# PROBLEM DESCRIPTION:
Print out the material that follows word for word.

# GIVEN INFORMATION:
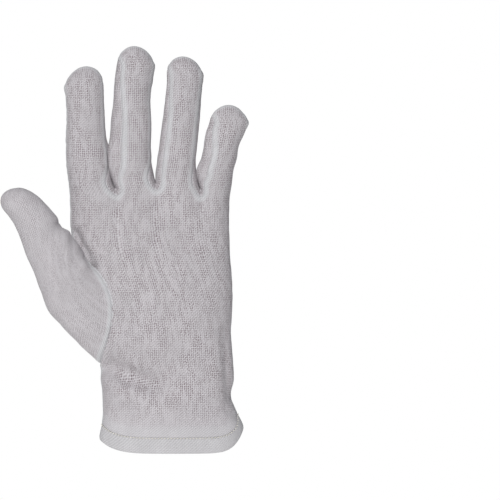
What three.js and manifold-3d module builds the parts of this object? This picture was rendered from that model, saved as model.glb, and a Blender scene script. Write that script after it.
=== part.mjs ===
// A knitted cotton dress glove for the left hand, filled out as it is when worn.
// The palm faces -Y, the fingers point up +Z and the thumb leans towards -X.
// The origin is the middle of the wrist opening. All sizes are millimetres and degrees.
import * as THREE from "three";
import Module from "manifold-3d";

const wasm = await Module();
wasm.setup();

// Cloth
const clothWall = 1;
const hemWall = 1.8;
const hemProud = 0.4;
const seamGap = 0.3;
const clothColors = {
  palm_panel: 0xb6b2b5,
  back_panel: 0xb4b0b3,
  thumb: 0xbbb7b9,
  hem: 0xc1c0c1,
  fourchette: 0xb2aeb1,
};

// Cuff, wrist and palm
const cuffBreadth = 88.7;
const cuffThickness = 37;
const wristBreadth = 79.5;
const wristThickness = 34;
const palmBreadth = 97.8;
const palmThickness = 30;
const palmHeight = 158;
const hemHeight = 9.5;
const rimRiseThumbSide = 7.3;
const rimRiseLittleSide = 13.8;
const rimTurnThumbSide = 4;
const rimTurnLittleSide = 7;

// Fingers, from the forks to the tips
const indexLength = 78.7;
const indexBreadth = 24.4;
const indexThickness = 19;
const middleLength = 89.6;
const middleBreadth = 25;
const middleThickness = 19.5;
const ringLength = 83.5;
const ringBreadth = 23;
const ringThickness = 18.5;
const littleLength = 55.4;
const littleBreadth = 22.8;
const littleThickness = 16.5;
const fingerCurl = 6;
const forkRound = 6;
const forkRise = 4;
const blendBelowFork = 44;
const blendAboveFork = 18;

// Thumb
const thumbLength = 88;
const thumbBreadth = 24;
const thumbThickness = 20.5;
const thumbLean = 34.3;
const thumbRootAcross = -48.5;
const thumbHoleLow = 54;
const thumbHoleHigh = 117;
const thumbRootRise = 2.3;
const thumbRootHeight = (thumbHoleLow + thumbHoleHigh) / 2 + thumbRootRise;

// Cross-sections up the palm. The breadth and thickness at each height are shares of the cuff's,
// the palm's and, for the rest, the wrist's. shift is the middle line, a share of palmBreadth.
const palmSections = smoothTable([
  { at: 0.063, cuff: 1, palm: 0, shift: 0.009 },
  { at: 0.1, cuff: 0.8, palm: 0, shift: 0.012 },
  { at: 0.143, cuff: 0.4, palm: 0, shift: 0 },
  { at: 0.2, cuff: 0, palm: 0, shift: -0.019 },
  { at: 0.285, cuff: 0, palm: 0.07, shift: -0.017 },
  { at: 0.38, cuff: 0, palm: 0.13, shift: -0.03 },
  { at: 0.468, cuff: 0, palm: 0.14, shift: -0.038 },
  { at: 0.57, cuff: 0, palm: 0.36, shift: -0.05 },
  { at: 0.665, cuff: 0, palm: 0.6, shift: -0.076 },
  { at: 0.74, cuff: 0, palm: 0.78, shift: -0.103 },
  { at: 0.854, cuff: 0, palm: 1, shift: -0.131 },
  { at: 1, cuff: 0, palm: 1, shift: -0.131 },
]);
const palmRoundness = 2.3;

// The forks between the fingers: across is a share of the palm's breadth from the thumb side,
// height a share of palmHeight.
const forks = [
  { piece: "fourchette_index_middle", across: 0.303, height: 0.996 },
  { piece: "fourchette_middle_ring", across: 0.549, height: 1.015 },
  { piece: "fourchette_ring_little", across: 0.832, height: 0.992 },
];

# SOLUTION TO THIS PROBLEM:
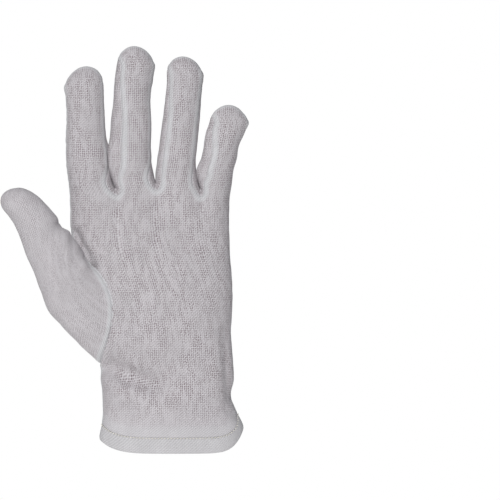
What three.js and manifold-3d module builds the parts of this object? This picture was rendered from that model, saved as model.glb, and a Blender scene script. Write that script after it.
=== part.mjs ===
// A knitted cotton dress glove for the left hand, filled out as it is when worn.
// The palm faces -Y, the fingers point up +Z and the thumb leans towards -X.
// The origin is the middle of the wrist opening. All sizes are millimetres and degrees.
import * as THREE from "three";
import Module from "manifold-3d";

const wasm = await Module();
wasm.setup();

// Cloth
const clothWall = 1;
const hemWall = 1.8;
const hemProud = 0.4;
const seamGap = 0.3;
const clothColors = {
  palm_panel: 0xb6b2b5,
  back_panel: 0xb4b0b3,
  thumb: 0xbbb7b9,
  hem: 0xc1c0c1,
  fourchette: 0xb2aeb1,
};

// Cuff, wrist and palm
const cuffBreadth = 88.7;
const cuffThickness = 37;
const wristBreadth = 79.5;
const wristThickness = 34;
const palmBreadth = 97.8;
const palmThickness = 30;
const palmHeight = 158;
const hemHeight = 9.5;
const rimRiseThumbSide = 7.3;
const rimRiseLittleSide = 13.8;
const rimTurnThumbSide = 4;
const rimTurnLittleSide = 7;

// Fingers, from the forks to the tips
const indexLength = 78.7;
const indexBreadth = 24.4;
const indexThickness = 19;
const middleLength = 89.6;
const middleBreadth = 25;
const middleThickness = 19.5;
const ringLength = 83.5;
const ringBreadth = 23;
const ringThickness = 18.5;
const littleLength = 55.4;
const littleBreadth = 22.8;
const littleThickness = 16.5;
const fingerCurl = 6;
const forkRound = 6;
const forkRise = 4;
const blendBelowFork = 44;
const blendAboveFork = 18;

// Thumb
const thumbLength = 88;
const thumbBreadth = 24;
const thumbThickness = 20.5;
const thumbLean = 34.3;
const thumbRootAcross = -48.5;
const thumbHoleLow = 54;
const thumbHoleHigh = 117;
const thumbRootRise = 2.3;
const thumbRootHeight = (thumbHoleLow + thumbHoleHigh) / 2 + thumbRootRise;

// Cross-sections up the palm. The breadth and thickness at each height are shares of the cuff's,
// the palm's and, for the rest, the wrist's. shift is the middle line, a share of palmBreadth.
const palmSections = smoothTable([
  { at: 0.063, cuff: 1, palm: 0, shift: 0.009 },
  { at: 0.1, cuff: 0.8, palm: 0, shift: 0.012 },
  { at: 0.143, cuff: 0.4, palm: 0, shift: 0 },
  { at: 0.2, cuff: 0, palm: 0, shift: -0.019 },
  { at: 0.285, cuff: 0, palm: 0.07, shift: -0.017 },
  { at: 0.38, cuff: 0, palm: 0.13, shift: -0.03 },
  { at: 0.468, cuff: 0, palm: 0.14, shift: -0.038 },
  { at: 0.57, cuff: 0, palm: 0.36, shift: -0.05 },
  { at: 0.665, cuff: 0, palm: 0.6, shift: -0.076 },
  { at: 0.74, cuff: 0, palm: 0.78, shift: -0.103 },
  { at: 0.854, cuff: 0, palm: 1, shift: -0.131 },
  { at: 1, cuff: 0, palm: 1, shift: -0.131 },
]);
const palmRoundness = 2.3;

// The forks between the fingers: across is a share of the palm's breadth from the thumb side,
// height a share of palmHeight.
const forks = [
  { piece: "fourchette_index_middle", across: 0.303, height: 0.996 },
  { piece: "fourchette_middle_ring", across: 0.549, height: 1.015 },
  { piece: "fourchette_ring_little", across: 0.832, height: 0.992 },
];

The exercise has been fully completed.